La table des matières du recueil existe déjà, mais les organisateurs ont préféré garder un certain suspense sur le contenu des textes constituant le recueil. Le site lancera un texte, qui ne dépasse une longueur de 3500 mots, ou une série d’images chaque semaine.
Parmi les thèmes explorés : les relations transformées par la pandémie, l’incertain et l’imprévisible, les vies parallèles, la perception de soi et des autres à travers les écrans, la réinvention du monde, l’arrêt brutal des arts du spectacle vivant, la banalisation de la mort, etc.
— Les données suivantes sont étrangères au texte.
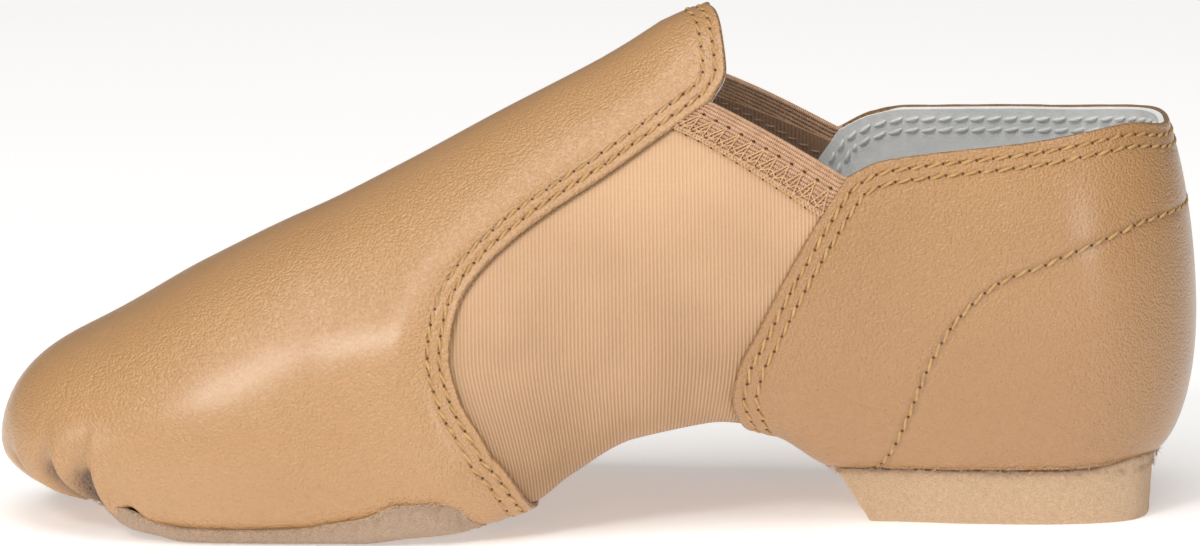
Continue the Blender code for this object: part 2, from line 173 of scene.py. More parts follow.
def surface(side, column, girth):
    ahead, wayX, wayY, reach = column
    tuck = ease(sections, "tuck", ahead + wayX * reach / last["length"]) * last["ballWidth"]
    feather = reach - tuck
    angle = np.abs(girth) * math.pi / 2
    out = np.where(
        girth >= 0,
        reach * np.cos(angle),
        np.where(girth >= -1, feather + tuck * np.cos(angle), feather * (2 + girth)),
    )
    x = (ahead - 0.5) * last["length"] + wayX * out
    y = spine(ahead) + wayY * out
    along = x / last["length"] + 0.5
    widest = ease(sections, "widest", along) * last["instepHeight"]
    crown = ease(sections, "crown", along) * last["instepHeight"]
    own = underside(side, along)
    other = underside(-side, along)
    z = np.where(
        girth >= 0,
        widest + (crown - widest) * np.sin(angle),
        np.where(
            girth >= -1,
            widest - (widest - own) * np.sin(angle),
            own + (other - own) * (-1 - girth) / 2,
        ),
    )
    return np.stack((x, y, z), axis=-1)


def evenly(rise, top):
    return np.where(rise > 0, rise * top, rise)


def rimGirth(side, index):
    # girth of the collar behind the front edge of the quarter
    edge = quarterEdge["along"][-1]
    along = edge + (last["heelCentre"] - edge) * (index - front) / (heelFan - front)
    ahead, wayX, wayY, reach = columns(side, index, along)
    along = ahead + wayX * reach / last["length"]
    widest = ease(sections, "widest", along) * last["instepHeight"]
    crown = ease(sections, "crown", along) * last["instepHeight"]
    height = ease(collar, sideName[side], along) * last["instepHeight"]
    return np.arcsin(np.clip((height - widest) / (crown - widest), 0.0, 0.98)) * 2 / math.pi


def onLast(side, index, rise, over=0.0):
    # point of the last at a column number, a rise and, above the collar, a share of the way over
    index, rise, over = np.broadcast_arrays(
        np.asarray(index, float), np.asarray(rise, float), np.asarray(over, float)
    )
    rimFront = quarterEdge["girth"][-1]
    rim = rimGirth(side, np.maximum(index, front))
    frontRim = rimGirth(side, np.array(float(front)))
    vampGirth, vampAlong = ease(vampEdge, "girth", rise), ease(vampEdge, "along", rise)
    quarterGirth, quarterAlong = ease(quarterEdge, "girth", rise), ease(quarterEdge, "along", rise)
    toToe = (index - toeFan) / (seam - toeFan)
    along = last["toeCentre"] + (vampAlong - last["toeCentre"]) * toToe
    across = (index - seam) / (front - seam)
    own = evenly(quarterGirth, frontRim / rimFront)
    sag = last["goreSag"] * np.maximum(rise, 0) * across * (1 - across)
    onGore = (index > seam) & (index <= front)
    girth = np.where(onGore, vampGirth + (own - vampGirth) * across - sag, vampGirth)
    along = np.where(onGore, vampAlong + (quarterAlong - vampAlong) * across, along)
    toHeel = (index - front) / (heelFan - front)
    heelGirth = evenly(rise, rimFront)
    behind = evenly(quarterGirth + (heelGirth - quarterGirth) * toHeel, rim / rimFront)
    girth = np.where(index > front, behind, girth)
    along = np.where(index > front, quarterAlong + (last["heelCentre"] - quarterAlong) * toHeel, along)
    girth = np.where(index >= heelFan, evenly(rise, rim), girth)
    girth = np.where(rise < -1, rise, girth + (1 - girth) * over)
    free = last["toeCentre"] + (ease(tongueEdge, sideName[side], girth) - last["toeCentre"]) * toToe
    along = np.where((over > 0) & (index > toeFan) & (index <= seam), free, along)
    return surface(side, columns(side, index, along), girth)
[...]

« On ne cherchait pas de journaux de confinement. On voulait que les gens aillent plus loin dans leur réflexion. Tous les textes ne parlent pas de la situation présente non plus, mais d’autres contextes de confinement comme dans Le terrier de Kafka ou un enfermement involontaire, mais davantage évoqué dans l’imaginaire. Il y aussi des voix qui s’interpellent dans cet ensemble très disparate. »
Il n’y aura pas de photo des auteurs et autrices accompagnant les textes, mais chacun·e a accepté de décrire son expérience du confinement en une phrase, « ce qui rend les courtes biographies très vivantes », conclut Chantal Ringuet.
À la fin des publications hebdomadaires, un recueil numérique sera publié. Le Novendécaméron est accueilli sur la structure de publication web Ramures.org.